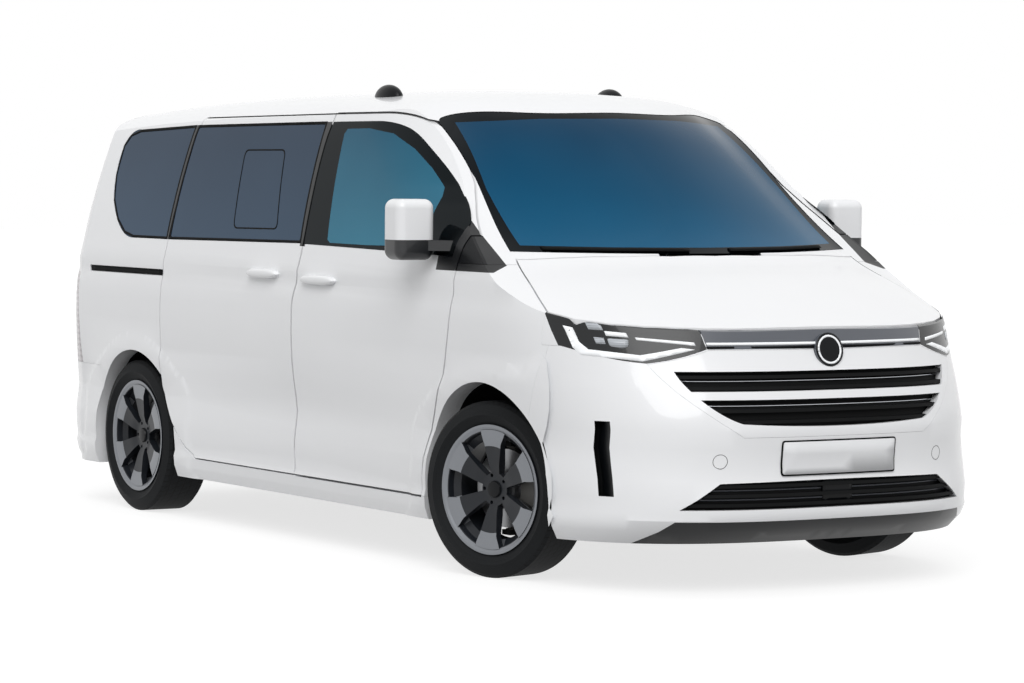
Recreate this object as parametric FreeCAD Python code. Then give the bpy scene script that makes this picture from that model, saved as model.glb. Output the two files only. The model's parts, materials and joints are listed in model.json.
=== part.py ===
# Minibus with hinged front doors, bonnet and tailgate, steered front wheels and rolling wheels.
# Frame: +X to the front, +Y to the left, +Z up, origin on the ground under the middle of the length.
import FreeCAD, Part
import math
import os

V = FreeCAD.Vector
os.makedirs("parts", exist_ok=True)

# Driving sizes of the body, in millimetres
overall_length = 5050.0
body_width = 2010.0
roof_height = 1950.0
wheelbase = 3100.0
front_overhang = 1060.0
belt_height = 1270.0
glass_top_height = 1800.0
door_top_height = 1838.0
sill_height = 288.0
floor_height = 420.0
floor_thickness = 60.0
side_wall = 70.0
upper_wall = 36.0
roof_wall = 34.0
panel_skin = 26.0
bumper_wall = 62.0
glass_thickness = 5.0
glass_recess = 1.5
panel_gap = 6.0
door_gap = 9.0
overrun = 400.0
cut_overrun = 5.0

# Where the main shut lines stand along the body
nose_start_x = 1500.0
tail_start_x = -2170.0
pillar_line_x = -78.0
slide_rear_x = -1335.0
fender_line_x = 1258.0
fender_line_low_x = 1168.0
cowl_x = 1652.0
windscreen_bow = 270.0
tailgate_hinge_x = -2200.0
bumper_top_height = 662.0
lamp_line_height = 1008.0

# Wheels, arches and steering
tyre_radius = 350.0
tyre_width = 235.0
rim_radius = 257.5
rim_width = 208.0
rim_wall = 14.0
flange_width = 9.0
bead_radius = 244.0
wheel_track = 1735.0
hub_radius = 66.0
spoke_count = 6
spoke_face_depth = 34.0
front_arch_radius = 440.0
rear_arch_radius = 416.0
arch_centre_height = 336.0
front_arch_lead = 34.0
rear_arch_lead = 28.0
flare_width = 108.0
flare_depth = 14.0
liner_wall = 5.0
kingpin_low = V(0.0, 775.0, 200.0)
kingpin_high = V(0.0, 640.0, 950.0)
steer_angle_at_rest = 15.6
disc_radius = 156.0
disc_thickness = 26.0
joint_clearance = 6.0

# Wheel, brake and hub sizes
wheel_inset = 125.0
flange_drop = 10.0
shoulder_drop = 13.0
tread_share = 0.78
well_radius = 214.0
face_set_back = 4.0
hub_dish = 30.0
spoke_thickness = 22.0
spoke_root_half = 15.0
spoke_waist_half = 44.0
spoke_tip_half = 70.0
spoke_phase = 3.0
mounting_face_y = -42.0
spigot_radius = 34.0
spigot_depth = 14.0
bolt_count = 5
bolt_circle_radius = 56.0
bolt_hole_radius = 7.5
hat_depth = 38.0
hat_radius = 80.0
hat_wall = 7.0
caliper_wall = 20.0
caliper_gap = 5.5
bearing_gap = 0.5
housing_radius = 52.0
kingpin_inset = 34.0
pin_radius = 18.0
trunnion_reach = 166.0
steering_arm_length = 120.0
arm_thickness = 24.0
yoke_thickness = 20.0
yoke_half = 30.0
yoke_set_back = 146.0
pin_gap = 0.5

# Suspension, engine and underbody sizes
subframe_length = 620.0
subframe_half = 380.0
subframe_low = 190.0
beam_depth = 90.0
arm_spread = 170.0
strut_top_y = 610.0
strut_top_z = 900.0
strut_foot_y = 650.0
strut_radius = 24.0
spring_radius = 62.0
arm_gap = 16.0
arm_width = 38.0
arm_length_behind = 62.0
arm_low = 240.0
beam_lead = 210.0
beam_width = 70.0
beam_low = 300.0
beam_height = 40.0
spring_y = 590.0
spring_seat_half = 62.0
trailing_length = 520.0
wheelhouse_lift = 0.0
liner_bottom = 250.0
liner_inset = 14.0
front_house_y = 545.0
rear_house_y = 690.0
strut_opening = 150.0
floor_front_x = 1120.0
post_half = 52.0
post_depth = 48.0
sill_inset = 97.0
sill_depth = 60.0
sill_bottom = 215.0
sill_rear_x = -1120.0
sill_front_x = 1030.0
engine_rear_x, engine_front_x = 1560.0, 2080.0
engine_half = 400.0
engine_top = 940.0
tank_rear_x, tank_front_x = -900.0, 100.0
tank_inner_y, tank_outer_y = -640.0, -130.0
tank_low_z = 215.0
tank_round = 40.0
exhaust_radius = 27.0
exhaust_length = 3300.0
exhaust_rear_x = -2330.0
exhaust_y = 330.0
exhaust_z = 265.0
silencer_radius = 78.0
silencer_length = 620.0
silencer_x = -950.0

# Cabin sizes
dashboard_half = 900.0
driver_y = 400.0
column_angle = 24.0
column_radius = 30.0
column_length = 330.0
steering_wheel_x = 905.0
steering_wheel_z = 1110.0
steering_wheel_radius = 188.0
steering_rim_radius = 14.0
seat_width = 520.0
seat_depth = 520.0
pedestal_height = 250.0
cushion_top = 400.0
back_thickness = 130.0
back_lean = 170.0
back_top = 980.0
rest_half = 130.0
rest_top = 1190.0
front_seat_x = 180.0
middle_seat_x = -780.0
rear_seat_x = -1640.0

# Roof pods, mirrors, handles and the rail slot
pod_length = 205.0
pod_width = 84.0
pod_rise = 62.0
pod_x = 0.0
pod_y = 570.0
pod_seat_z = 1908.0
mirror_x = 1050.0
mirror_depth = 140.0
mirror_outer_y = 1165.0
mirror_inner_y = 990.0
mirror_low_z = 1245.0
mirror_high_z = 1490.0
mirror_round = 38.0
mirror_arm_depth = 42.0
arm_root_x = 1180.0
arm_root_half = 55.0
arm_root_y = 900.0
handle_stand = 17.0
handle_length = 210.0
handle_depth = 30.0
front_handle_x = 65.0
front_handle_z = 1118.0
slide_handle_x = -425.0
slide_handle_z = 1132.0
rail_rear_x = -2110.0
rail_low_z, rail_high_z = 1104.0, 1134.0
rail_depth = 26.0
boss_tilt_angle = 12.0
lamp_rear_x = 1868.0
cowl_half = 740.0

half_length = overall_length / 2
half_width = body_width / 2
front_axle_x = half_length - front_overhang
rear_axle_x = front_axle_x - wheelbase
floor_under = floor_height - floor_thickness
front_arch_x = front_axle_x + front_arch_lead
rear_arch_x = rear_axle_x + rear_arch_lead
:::
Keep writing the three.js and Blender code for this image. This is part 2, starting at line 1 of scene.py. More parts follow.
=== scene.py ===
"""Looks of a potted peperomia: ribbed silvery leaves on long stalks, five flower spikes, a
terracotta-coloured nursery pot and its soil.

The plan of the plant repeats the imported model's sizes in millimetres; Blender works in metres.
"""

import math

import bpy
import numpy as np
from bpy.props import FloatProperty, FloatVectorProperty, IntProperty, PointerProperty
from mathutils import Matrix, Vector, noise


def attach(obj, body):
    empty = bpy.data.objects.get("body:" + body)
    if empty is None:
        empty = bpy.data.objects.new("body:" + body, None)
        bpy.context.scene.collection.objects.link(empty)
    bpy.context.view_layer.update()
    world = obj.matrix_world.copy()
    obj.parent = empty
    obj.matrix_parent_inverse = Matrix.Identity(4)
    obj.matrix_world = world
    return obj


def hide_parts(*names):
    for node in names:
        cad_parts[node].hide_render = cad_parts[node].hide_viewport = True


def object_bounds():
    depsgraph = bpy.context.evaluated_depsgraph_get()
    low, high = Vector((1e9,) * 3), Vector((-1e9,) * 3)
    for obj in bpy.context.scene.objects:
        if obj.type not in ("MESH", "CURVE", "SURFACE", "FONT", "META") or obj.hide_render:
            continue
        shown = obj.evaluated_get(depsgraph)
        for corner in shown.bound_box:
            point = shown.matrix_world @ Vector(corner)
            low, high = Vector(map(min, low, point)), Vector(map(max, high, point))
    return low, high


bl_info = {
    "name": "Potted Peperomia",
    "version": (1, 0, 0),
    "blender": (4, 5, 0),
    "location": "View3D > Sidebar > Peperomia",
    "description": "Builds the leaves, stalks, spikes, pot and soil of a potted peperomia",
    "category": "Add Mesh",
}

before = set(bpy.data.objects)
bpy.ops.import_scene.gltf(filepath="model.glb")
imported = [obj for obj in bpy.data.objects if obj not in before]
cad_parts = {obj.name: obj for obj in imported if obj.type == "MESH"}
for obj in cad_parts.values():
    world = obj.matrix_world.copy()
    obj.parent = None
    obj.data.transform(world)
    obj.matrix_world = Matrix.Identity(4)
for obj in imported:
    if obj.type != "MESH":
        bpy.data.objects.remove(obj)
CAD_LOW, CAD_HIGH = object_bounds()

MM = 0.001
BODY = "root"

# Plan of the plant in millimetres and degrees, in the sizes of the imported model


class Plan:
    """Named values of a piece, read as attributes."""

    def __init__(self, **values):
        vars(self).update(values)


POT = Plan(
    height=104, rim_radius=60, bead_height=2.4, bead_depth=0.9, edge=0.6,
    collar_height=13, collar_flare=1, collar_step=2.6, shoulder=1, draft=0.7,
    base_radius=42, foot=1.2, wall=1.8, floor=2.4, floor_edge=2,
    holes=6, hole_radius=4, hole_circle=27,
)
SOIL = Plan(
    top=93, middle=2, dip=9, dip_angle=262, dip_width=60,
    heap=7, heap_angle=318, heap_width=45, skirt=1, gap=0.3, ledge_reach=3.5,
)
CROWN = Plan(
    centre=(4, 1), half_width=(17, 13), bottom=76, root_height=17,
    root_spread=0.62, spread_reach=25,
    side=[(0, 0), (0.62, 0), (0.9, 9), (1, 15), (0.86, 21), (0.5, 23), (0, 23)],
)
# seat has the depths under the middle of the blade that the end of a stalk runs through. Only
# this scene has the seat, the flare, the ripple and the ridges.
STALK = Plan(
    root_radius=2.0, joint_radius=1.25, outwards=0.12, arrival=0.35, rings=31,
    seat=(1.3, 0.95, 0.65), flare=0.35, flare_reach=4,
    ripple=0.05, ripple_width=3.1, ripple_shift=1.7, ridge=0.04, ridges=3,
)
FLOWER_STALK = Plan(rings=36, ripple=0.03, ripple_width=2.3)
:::
GIVEN EXERCISE: Retype verbatim the lines that run from the line containing "Recreate this object" to the line containing "joint_clearance = 6.0", both inclusive, and no others.

OUTPUT FOR THIS EXERCISE:
Recreate this object as parametric FreeCAD Python code. Then give the bpy scene script that makes this picture from that model, saved as model.glb. Output the two files only. The model's parts, materials and joints are listed in model.json.
=== part.py ===
# Minibus with hinged front doors, bonnet and tailgate, steered front wheels and rolling wheels.
# Frame: +X to the front, +Y to the left, +Z up, origin on the ground under the middle of the length.
import FreeCAD, Part
import math
import os

V = FreeCAD.Vector
os.makedirs("parts", exist_ok=True)

# Driving sizes of the body, in millimetres
overall_length = 5050.0
body_width = 2010.0
roof_height = 1950.0
wheelbase = 3100.0
front_overhang = 1060.0
belt_height = 1270.0
glass_top_height = 1800.0
door_top_height = 1838.0
sill_height = 288.0
floor_height = 420.0
floor_thickness = 60.0
side_wall = 70.0
upper_wall = 36.0
roof_wall = 34.0
panel_skin = 26.0
bumper_wall = 62.0
glass_thickness = 5.0
glass_recess = 1.5
panel_gap = 6.0
door_gap = 9.0
overrun = 400.0
cut_overrun = 5.0

# Where the main shut lines stand along the body
nose_start_x = 1500.0
tail_start_x = -2170.0
pillar_line_x = -78.0
slide_rear_x = -1335.0
fender_line_x = 1258.0
fender_line_low_x = 1168.0
cowl_x = 1652.0
windscreen_bow = 270.0
tailgate_hinge_x = -2200.0
bumper_top_height = 662.0
lamp_line_height = 1008.0

# Wheels, arches and steering
tyre_radius = 350.0
tyre_width = 235.0
rim_radius = 257.5
rim_width = 208.0
rim_wall = 14.0
flange_width = 9.0
bead_radius = 244.0
wheel_track = 1735.0
hub_radius = 66.0
spoke_count = 6
spoke_face_depth = 34.0
front_arch_radius = 440.0
rear_arch_radius = 416.0
arch_centre_height = 336.0
front_arch_lead = 34.0
rear_arch_lead = 28.0
flare_width = 108.0
flare_depth = 14.0
liner_wall = 5.0
kingpin_low = V(0.0, 775.0, 200.0)
kingpin_high = V(0.0, 640.0, 950.0)
steer_angle_at_rest = 15.6
disc_radius = 156.0
disc_thickness = 26.0
joint_clearance = 6.0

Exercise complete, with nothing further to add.